Part 2 – The Internal Environment

Editor’s Note: See Part 1 HERE

From the perspective of developing a strategic plan, understanding the internal environment is as important – if not more important – than understanding the external one. And while we consider some areas below that may appear external, the way in which we think about them and understand them is based on our organization’s leadership, culture and capabilities – and we have far more control over our internal situation than we have over the external environment. Indeed, developing a flexible, agile, resilient organization, with creative and imaginative people who are encouraged to contribute their ideas, can often be one of the critical elements in success.

We spoke about reframing in the previous article – Part 1 – and here we use it again in this example.
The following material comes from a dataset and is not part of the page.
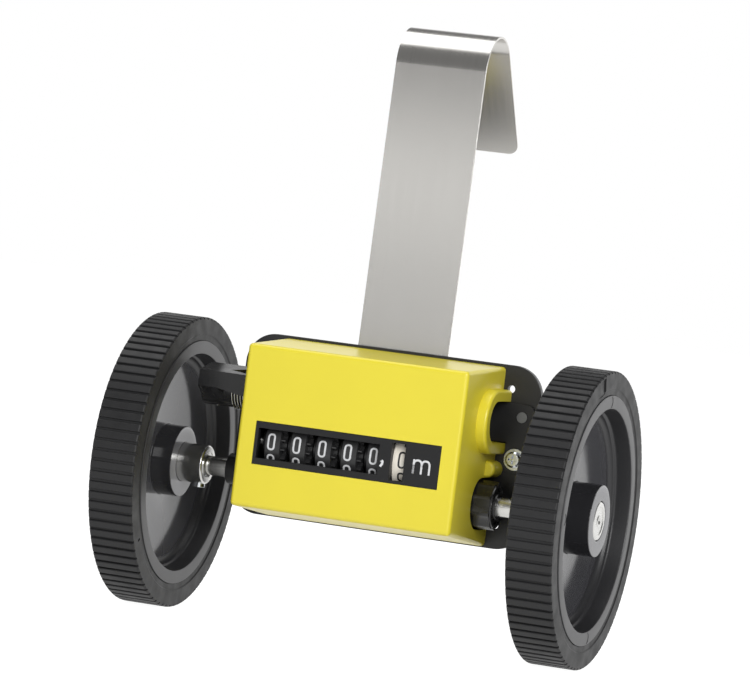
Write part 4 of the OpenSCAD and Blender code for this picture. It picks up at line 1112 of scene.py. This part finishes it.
# Bend of the strap: the lean of its front leg, the top of that leg, the outer radius, and the
# angle from straight down and the length of its back leg
STRAP_LEAN = 1.9
STRAP_BEND_Z = 153.0
STRAP_BEND_R = 14.5
STRAP_BACK_ANGLE = 36.0
STRAP_BACK_L = 42.9
STRAP_EASE = 0.15


class COUNTER_OT_strap(Operator):
    """Bends the stainless strap up from the plate and over into its hook"""
    bl_idname = "counter.strap"
    bl_label = "Strap hook"

    def execute(self, context):
        settings = context.scene.counter_strap
        t = settings.thickness / MM
        y, lift, foot = PLATE_HIGH.y + t / 2, PLATE_HIGH.z, STRAP_LOW.z
        lean, back = radians(STRAP_LEAN), radians(STRAP_BACK_ANGLE)
        mean_r = STRAP_BEND_R - t / 2
        rise = STRAP_BEND_Z - lift
        step_y = rise * tan(lean)
        strap = block("strap_hook_piece", (STRAP_LOW.x, y - t, foot), (STRAP_HIGH.x, y, lift))
        edit(strap)
        pick(strap, "FACE", lambda f: f.normal.y < FACING)
        bpy.ops.mesh.delete(type="FACE")
        pick(strap, "EDGE", lambda e: runs_along(e, 0) and abs(middle(e).z - lift) < NEAR)
        extrude(0, step_y, rise)
        centre = Vector((0, y + step_y + mean_r * cos(lean), STRAP_BEND_Z - mean_r * sin(lean)))
        bpy.ops.mesh.spin(steps=40, angle=pi - lean - back, center=centre * MM, axis=(1, 0, 0))
        extrude(0, STRAP_BACK_L * sin(back), -STRAP_BACK_L * cos(back))
        mesh = bmesh.from_edit_mesh(strap.data)
        reach = max(v.co.y for v in mesh.verts)
        pick(strap, "VERT", lambda v: v.co.y > reach - NEAR * MM)
        bpy.ops.mesh.bevel(offset=settings.corner, segments=8, affect="VERTICES")
        leave()
        outwards(strap)
        modify(strap, "SOLIDIFY", thickness=t * MM, offset=0.0)
        rounded(strap, STRAP_EASE, angle=50)
        finish_piece(strap, brushed_stainless(context), "stainless", "root", "strap_hook", angle=40)
        return {"FINISHED"}


class COUNTER_OT_fasteners(Operator):
    """Dresses side frames, bushes, screws, washers and rivets"""
    bl_idname = "counter.fasteners"
    bl_label = "Side frames and fasteners"

    def execute(self, context):
        for node in ("side_frame_left", "side_frame_right"):
            dress(node, powder_coat(), "black_paint", edge=0.2)
        for node in ("axle_bush_left", "axle_bush_right"):
            dress(node, black_polyamide(), "black_plastic", edge=0.25)
        for node in ("ear_screws", "strap_screws", "case_screws"):
            dress(node, zinc_plate(), "zinc_steel", edge=0.18)
        dress("ear_washers", zinc_plate(), "zinc_steel", edge=0.15)
        dress("plate_rivets", dull_zinc(), "zinc_steel", edge=0.15)
        return {"FINISHED"}


# Return spring: outer diameter, wire, pitch, turns, points in a turn, and its two legs
SPRING_D = 13.9
SPRING_WIRE_R = 0.31
SPRING_PITCH = 1.1
SPRING_TURNS = 5.25
SPRING_STEPS = 24
SPRING_UP_LEG = 5.4
SPRING_BACK_LEG = 12.4


class COUNTER_OT_lever(Operator):
    """Dresses the reset lever and winds its return spring"""
    bl_idname = "counter.lever"
    bl_label = "Reset lever and spring"

    def execute(self, context):
        dress("reset_lever", glossy_polyamide(), "black_plastic", edge=0.25)
        mean_r = SPRING_D / 2 - SPRING_WIRE_R
        steps = round(SPRING_STEPS * SPRING_TURNS)
        spring = primitive(bpy.ops.mesh.primitive_circle_add, "reset_spring_piece", vertices=10,
                           radius=SPRING_WIRE_R * MM, location=(0, -mean_r * MM, 0))
        modify(spring, "SCREW", axis="X", angle=radians(360 * SPRING_TURNS), steps=steps,
               render_steps=steps, screw_offset=SPRING_PITCH * SPRING_TURNS * MM)
        edit(spring)
        pick(spring, "VERT", lambda v: v.is_boundary and abs(v.co.z) < MERGE * MM)
        extrude(0, 0, SPRING_UP_LEG)
        pick(spring, "VERT", lambda v: v.is_boundary and v.co.z < -mean_r / 2 * MM)
        extrude(0, SPRING_BACK_LEG, 0)
        bpy.ops.mesh.select_all(action="SELECT")
        bpy.ops.mesh.fill_holes(sides=0)
        leave()
        spring.location = ((SPRING_LOW.x + SPRING_WIRE_R) * MM, RESET_Y * MM, RESET_Z * MM)
        settle(spring)
        finish_piece(outwards(spring), spring_wire(), "spring_steel", "root", "reset_spring", angle=60)
        return {"FINISHED"}


class COUNTER_OT_works(Operator):
    """Gives the shafts, gears and other works inside the case their finishes"""
    bl_idname = "counter.works"
    bl_label = "Works inside the case"

    def execute(self, context):
        finishes = {
            turned_steel(): ("drum_shaft", "drum_spacer_left", "drum_spacer_right", "pinion_shaft",
                             "idler_shaft", "axle_collar", "collar_set_screw", "reset_shaft", "reset_comb",
                             "lever_pin", "comb_set_screws"),
            zinc_plate(): ("frame_stays", "shaft_clips"),
            hobbed_brass(): ("axle_gear", "idler_large_gear", "idler_small_gear", "drum_drive_gear"),
            ivory_plastic(context): tuple(f"transfer_pinion_{k}" for k in range(1, 6)),
        }
        for material, nodes in finishes.items():
            for node in nodes:
                for slot in frame["nodes"][node].material_slots:
                    slot.material = material
        return {"FINISHED"}


# Stage

CAMERA_PLACE = (503.643, -1485.1, 93.291)
CAMERA_RIGHT = (0.938056, 0.324184, 0.12229)
CAMERA_UP = (-0.124459, -0.014122, 0.992124)
CAMERA_REACH = 20
FOCAL_PIXELS = 4386.52
IMAGE_WIDTH = 750
SENSOR = 36.0

# Soft boxes: name, place and size in millimetres, and power in watts, and the point they aim at
LAMPS = (
    ("key_box", (750, -1100, 500), (700, 700), 16),
    ("front_box", (-320, -940, 187), (1400, 44), 0.42),
    ("low_box", (-320, -940, 112), (1400, 100), 0.18),
    ("top_box", (-380, 50, 1300), (1100, 1300), 11),
    ("back_box", (-200, 1500, 350), (3000, 900), 9),
)
LAMP_AIM = (0, 0, 40)

# Side of the floor in metres, size of its clouds in millimetres, share of its tone in a cloud and
# in the dimmed floor that the camera sees, and how bright that floor and the sky are
FLOOR_SIDE = 12
FLOOR_CLOUD = 400
FLOOR_SHADE = 0.98
FLOOR_DIM = 0.3
FLOOR_GLOW = 1.07
SKY_LEVEL = 0.24


def on_rays(tree, *kinds):
    """One on rays of these kinds, nought on all others."""
    path = add_node(tree, "ShaderNodeLightPath")
    seen = path.outputs[kinds[0]]
    for kind in kinds[1:]:
        either = add_node(tree, "ShaderNodeMath", {0: seen, 1: path.outputs[kind]}, operation="MAXIMUM")
        seen = either.outputs[0]
    return seen


class COUNTER_OT_stage(Operator):
    """Sets the floor, the soft boxes, the sky and the camera"""
    bl_idname = "counter.stage"
    bl_label = "Stage"

    def execute(self, context):
        settings = context.scene.counter_stage
        floor = primitive(bpy.ops.mesh.primitive_plane_add, "floor", size=FLOOR_SIDE,
                          location=(0, 0, TYRE_LOW.z * MM))

        def pale(tree, place):
            seen = on_rays(tree, "Is Camera Ray", "Is Glossy Ray", "Is Transmission Ray")
            tone = settings.floor_colour
            tint = add_node(tree, "ShaderNodeMix", {
                0: noise(tree, place, FLOOR_CLOUD), 6: darker(tone, FLOOR_SHADE), 7: tone}, data_type="RGBA")
            plain = add_node(tree, "ShaderNodeBsdfDiffuse", {"Color": tint.outputs[2]})
            dim = add_node(tree, "ShaderNodeBsdfDiffuse", {"Color": darker(tone, FLOOR_DIM)})
            glow = add_node(tree, "ShaderNodeEmission", {"Color": tone, "Strength": FLOOR_GLOW})
            lit = add_node(tree, "ShaderNodeAddShader", {0: dim.outputs[0], 1: glow.outputs[0]})
            return add_node(tree, "ShaderNodeMixShader", {0: seen, 1: plain.outputs[0], 2: lit.outputs[0]})
        floor.data.materials.append(surface("pale_studio_floor", pale))

        world = bpy.data.worlds.new("studio_sky")
        context.scene.world = world
        world.use_nodes = True
        tree = world.node_tree
        tree.nodes.clear()
        level = add_node(tree, "ShaderNodeMapRange", {
            "Value": on_rays(tree, "Is Camera Ray", "Is Transmission Ray"),
            "To Min": SKY_LEVEL * settings.level, "To Max": 1.0,
        })
        sky = add_node(tree, "ShaderNodeBackground", {"Color": (1, 1, 1), "Strength": level.outputs[0]})
        add_node(tree, "ShaderNodeOutputWorld", {"Surface": sky.outputs[0]})
        for name, place, size, power in LAMPS:
            turn = (Vector(place) - Vector(LAMP_AIM)).to_track_quat("Z", "Y").to_euler()
            bpy.ops.object.light_add(type="AREA", location=Vector(place) * MM, rotation=turn)
            light = bpy.context.view_layer.objects.active
            light.name = name
            light.data.shape = "RECTANGLE"
            light.data.size, light.data.size_y = size[0] * MM, size[1] * MM
            light.data.energy = power * settings.level
        right, up = Vector(CAMERA_RIGHT), Vector(CAMERA_UP)
        turn = Matrix((right, up, right.cross(up))).transposed()
        bpy.ops.object.camera_add(location=Vector(CAMERA_PLACE) * MM, rotation=turn.to_euler())
        camera = bpy.context.view_layer.objects.active
        camera.data.sensor_fit = "HORIZONTAL"
        camera.data.sensor_width = SENSOR
        camera.data.lens = FOCAL_PIXELS * SENSOR / IMAGE_WIDTH
        camera.data.clip_end = CAMERA_REACH
        context.scene.camera = camera
        context.scene.view_settings.view_transform = "Standard"
        return {"FINISHED"}


OPERATORS = (
    COUNTER_OT_stage, COUNTER_OT_tyres, COUNTER_OT_wheels, COUNTER_OT_axle, COUNTER_OT_knob,
    COUNTER_OT_case, COUNTER_OT_mask, COUNTER_OT_drums, COUNTER_OT_plate, COUNTER_OT_strap,
    COUNTER_OT_fasteners, COUNTER_OT_lever, COUNTER_OT_works,
)


class COUNTER_PT_panel(Panel):
    """Lists the settings and the pieces of the counter"""
    bl_idname = "COUNTER_PT_panel"
    bl_label = "Cable Length Counter"
    bl_space_type = "VIEW_3D"
    bl_region_type = "UI"
    bl_category = "Counter"

    def draw(self, context):
        for name, group in SETTINGS.items():
            box = self.layout.box()
            for key in group.__annotations__:
                box.prop(getattr(context.scene, name), key)
        column = self.layout.column(align=True)
        for operator in OPERATORS:
            column.operator(operator.bl_idname)


def register():
    for group in SETTINGS.values():
        bpy.utils.register_class(group)
    for cls in OPERATORS + (COUNTER_PT_panel,):
        bpy.utils.register_class(cls)
    for name, group in SETTINGS.items():
        setattr(bpy.types.Scene, name, bpy.props.PointerProperty(type=group))


def unregister():
    for name in SETTINGS:
        delattr(bpy.types.Scene, name)
    for cls in (COUNTER_PT_panel,) + OPERATORS[::-1]:
        bpy.utils.unregister_class(cls)
    for group in SETTINGS.values():
        bpy.utils.unregister_class(group)


def plain(bounds):
    """The corners as plain lists."""
    return [[float(value) for value in corner] for corner in bounds]


def main():
    """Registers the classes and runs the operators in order."""
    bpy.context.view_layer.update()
    register()
    for operator in OPERATORS:
        group, name = operator.bl_idname.split(".")
        getattr(getattr(bpy.ops, group), name)()


if __name__ == "__main__":
    main()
One of our clients – a military organization – already had a vision and strategic plan and wanted to know what capabilities its people needed for the future in order to achieve the vision. Typically in such projects, the organization thinks about what it’s going to do in the future, what its operating environment might be like, what new technologies might be developed, and so on. This client’s operating environment was so uncertain that the typical approach could result in so many possibilities and confusion that we advised against it. Instead, we suggested that they develop capabilities that would be of use to them in any future environment or circumstance. So we reframed their capabilities into the following three categories; the characteristics under each of the categories are just a few examples of what they came up with.

Physical:

  • Physical fitness, stamina, and endurance
  • Understands and uses technology, but doesn’t depend on it
  • Performs in multiple physical environments

Mental/Intellectual:

  • Good communication skills
  • Ability to think critically
  • Ability to operate in ambiguous environments
  • Ability to synthesize as well as analyze

Emotional/Psychological:

  • Ability to engage with others.
  • Patience/perseverance.
  • Awareness of their own strengths and limitations.

Altogether, they identified 10 to 15 capabilities or characteristics under each of the three headings, and then they identified ways in which those might be taught or developed. Obviously this was a different situation than most encounter in the commercial world, but the same ideas about reframing apply. So let’s take a look at one typical way to think about the internal environment using an analysis of strengths, weaknesses, opportunities and threats (SWOT.)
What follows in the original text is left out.